Speaking of the end, the whole scene in the ballet studio is impressively action-y—if you watch the special features they talk about all their practical effects at great length, and the whole time I was just thinking maybe you should have spent some of that money on fucking wigs and makeup! The scene is also nowhere near as bloody as it should be—and they could have easily gotten away with it. Harry Potter 6 was rated PG (!?). It’s a minor complaint, I know, but I wanted to see Stewart a little more bloodied up. I'm sure the super fans would have appreciated that too, but for reasons unrelated to authenticity.

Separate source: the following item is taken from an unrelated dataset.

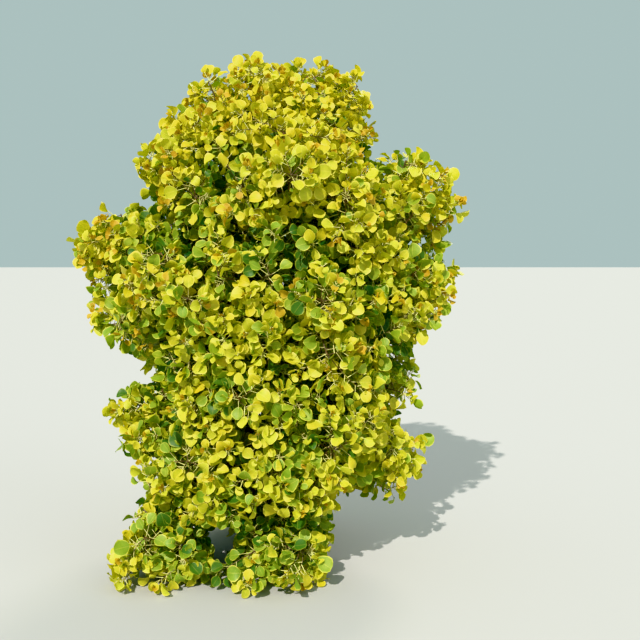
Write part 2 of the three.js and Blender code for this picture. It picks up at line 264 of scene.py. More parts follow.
stretchCount = 12
stretches = np.concatenate(
    [
        np.stack([ends[:-1], ends[1:]], 1)
        for ends in (
            curvePoint(bough["curve"], np.linspace(0, 1, stretchCount + 1))
            for bough in boughs.values()
        )
    ]
)
stretchRadius = np.concatenate(
    [radiusAt(bough, np.arange(stretchCount) / stretchCount) for bough in boughs.values()]
)


# Whether all points lie further from every bough than its radius and a clearance. A bough is
# a row of straight stretches, and the nearest point of each is at a share of it from 0 to 1.
def clearOfLimbs(points, clearance):
    way = stretches[:, 1] - stretches[:, 0]
    offset = points[:, None] - stretches[:, 0]
    share = (np.sum(offset * way, -1) / np.sum(way * way, -1)).clip(0, 1)
    distance = np.linalg.norm(offset - share[..., None] * way, axis=-1)
    return bool((distance > stretchRadius + clearance).all())


# Whether all points are above ground, within their mass and well outside every other mass. The
# depth in a mass is the offset from its middle, each part divided by its reach, as a length.
def inOwnSpace(points, mass, clearance):
    depth = np.linalg.norm((points[:, None] - middles) / reaches, axis=-1)
    own = depth[:, mass]
    others = np.delete(depth, mass, 1).min(1)
    return bool(((points[:, 2] > groundGap) & (own <= 1) & (others > own + clearance)).all())


# Whether straight lines pass through a leaf, or one line through several leaves: its ends are
# on both sides of the leaf's plane, and its point on the plane is inside the leaf's outline
def cuts(start, end, corners):
    root = corners[..., 0, :]
    along = (corners[..., 2, :] + corners[..., 3, :]) / 2 - root
    across = corners[..., 1, :] - corners[..., 4, :]
    facing = np.cross(across, along)
    near = np.sum((start - root) * facing, -1)
    past = np.sum((end - root) * facing, -1)
    through = near * past < 0
    share = near / np.where(through, near - past, 1)
    point = start + (end - start) * share[..., None] - root
    side = np.abs(np.sum(point * across, -1)) / np.sum(across * across, -1)
    far = np.sum(point * along, -1) / np.sum(along * along, -1)
    rising = np.minimum(siteEdge["rise"] * far, siteEdge["widest"])
    edge = siteEdge["margin"] + np.minimum(rising, siteEdge["fallFrom"] - siteEdge["fall"] * far)
    return through & (far < siteEdge["tip"]) & (side < edge)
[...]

In the end, it’s a very watchable movie. I didn’t get bored; The changes from the text were frequent enough to keep me interested but not so frequent that my allegiance to the book (such as it is) wasn’t offended. If I’m honest with myself, I’d say Robert Pattinson does a good job too, and is really mostly limited by his goddamned makeup. We don’t get enough Alice or Jacob to make a judgment yet either way. It’s impressively color-corrected too, all greens and blues; it’s again not the sort of thing you see in a normal romance film. (Baby steps.) When you think about the awful Chris Columbus adaptations of the first two Harry Potter films, the Twilight series is actually off to a better start. I’m interested to see if New Moon represents progress of regress. So let’s get Alfanso Cuaron on Breaking Dawn so he can kick that shit up a notch!

I enjoyed the experience of watching Twilight more than I enjoyed watching 500 Days of Summer. It isn’t overly ambitious, so it doesn’t have a lot of promise to live up to. But it isn’t lazy either. I would resent these people if I didn’t feel like they were trying; the Twilight phenomenon isn’t entirely created by marketing. It is still mostly created by marketing. But there’s a product at the end of the line that isn’t entirely embarrassing.

I watched the hour-long, seven part documentary about the making of the film, and the only think I learned is that Catherine Hardwicke seems like a fake person being played as a joke by Amy Sedaris. Seriously what is going on with that woman?